Ewan McGregor is not only badly miscast; he also, one after another, looks terrible in his costumes And he also cannot play the part. The part of Frank Churchill is the best looking male in the story: he is devastating to women; he is high-spirited, he is dark, he is slender; he is beautifully turned out, he cuts a wonderful figure; he is lots of fun. But McGregor is accoutered in a hideous blond wig, his clothes are dowdy and don’t fit through the shoulders, he is frumpy of temperament, wants joi de vivre, wants mystery, and, in short, is so clunky no woman would look twice at him nor any man envy him.

The second exception is that the story does depend upon Emma’s falling for Churchill, sign of which gives her true love long pause. This movement is omitted, and so when Jeremy Northam must question it we have no idea what he could mean.

Otherwise the film is a gem. Otherwise if there is anything to forgive it is not worth noticing. We have Phyllida Law, a study as old Mrs Bates, Polly Walker perfect as the reserved and beauteous Jane Fairfax, Juliet Stephenson hilarious as the society-bitch Mrs Elton, Sophie Thompson as the impossibly voluble Miss Bates, Greta Sacchi kindness itself as Mrs Weston (née Taylor), Alan Cumming as the worry-wart health-nut Mr, Woodhouse, Emma’s father, whom she so much resembles. And Toni Colette, an actress who probably can do no wrong, as the gullible teenager Harriet Smith.

But the jewel in this jewel, the heart of its heart, is the big-hearted Gwyneth Paltrow, perfect.

Until Gwyneth Paltrow, no true ingénue has appeared in film since Audrey Hepburn.  Until she retired, Hepburn played with the energy of it , even in dramatic roles, such as The Nun’s Story, for she was never a dramatic actress. But Gwyneth Paltrow finally, also, had the perfect collection of ingénue attributes, yet, after her two wonderful comedies – and ingénues must be introduced in comedy – Paltrow embarked on serious dramatic roles much more demanding that those which Audrey Hepburn took on after Sabrina and Roman Holiday. Paltrow’s two comedies were this and Shakespeare In Love, both high style costume pieces, and both requiring an upper class English accent.

But what are the qualities of the ingénue?

Many actresses have played ingénue roles without being true ingénues: Helena Bonham-Carter, Susannah York come to mind.  For someone has to play them. The ingénue is most often the second female lead, playing opposite the juvenile or jeune premier, both just under the leading lady and leading man. Thus: Hero in Much Ado About Nothing and Bianca in The Taming Of The Shrew.

But what does the true ingénue, Audrey Hepburn and Gwyneth Paltrow, have in common that  the others do not have?  What makes them true ingénues?

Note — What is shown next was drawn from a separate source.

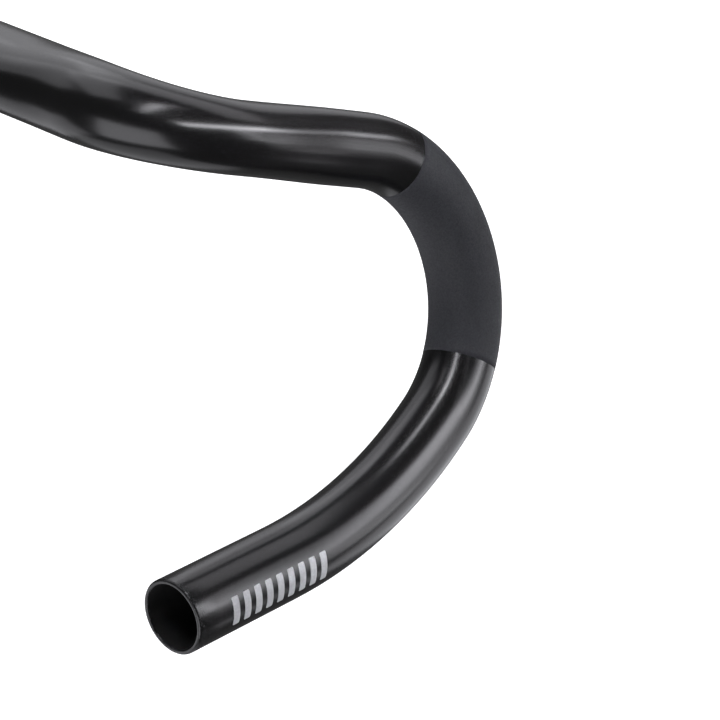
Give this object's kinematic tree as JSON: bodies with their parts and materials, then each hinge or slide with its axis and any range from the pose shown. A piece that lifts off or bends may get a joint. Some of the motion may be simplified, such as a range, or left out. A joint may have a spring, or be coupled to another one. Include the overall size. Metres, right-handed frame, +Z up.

Well, both are tall, slender, and have long necks, and are elegant of mein. Both in private are clothes horses and on screen wear clothes well. That’s  nice, but they alone do not do it.

Both have charming, well-placed, cultivated speaking voices. Both are bright. Both are sexually innocent. Both are pretty in a way no one else is.

In both instances, they have radiant smiles.

And both are under or appear to be always 21.

But, most important, both are fresh.

And both have real big hearts.

They do not play second leads. They play leading roles because they are rare.

They are absolutely for some reason adorable, for, as soon as you see them, you fall in love with them as you would with an enchanting child.

This is the reason to see Emma. To see a magical young girl whom you have no will to resist being charmed by.

What a treat for you.

Gwyneth Paltrow this year was voted the most beautiful woman in the world. She is now 41. That freshness still remains. And – the most beautiful woman in the world because so endearing for having – its so obvious – the biggest heart you ever saw.

 

Muriel’s Wedding

02 Feb

Muriel’s Wedding — directed by P.J. Hogan — a dumb Dora wants to be in the in-group, to which end she strives to be married, but she is such a mome no one will date her. She lies, cheats, and steals to achieve her goal. Good for her!  106 minutes Color 1994.

* * * * *

An Australian Georgie Girl, this ruthless satire on money, men, marriage, and mammaries brings into our welcoming sight the gifts of Toni Colette, as its forebear once did those of Lynn Redgrave. Colette brings to bear her wonderful bovine eyes and cowed head to play this moronic phony to the nines. She never lets up not getting it. Her cries of dismay are the dismay of the world and her cries of delight the delight of the world. So this is a really big conception for an actor. It’s a conception by an actor with nothing to lose and Toni Colette risks everything. For the difference with this ugly duckling is that in this version she is crowded out and nearly drowned by the other ducks. Colette makes her such an oaf that the brow-beatings bend her face to the mud but do not break her. Watch Colette “take it”, and come back for more. Into this concentration camp of cruelty rides Rachel Griffiths in rare form as a high-riding tomato, and it’s good to see her in one of her less nefarious sex-killer roles, for no actor male or female can threaten like Rachel Griffiths. This vengeful resentment is in play only later, as the story switches hands over and over. But until then, she displays a zest for fun and comedy and play that is a delight to see, and into it Colette dives with her, her character almost convinced that this fairy godmother’s rescue is real. See it, oh, see it!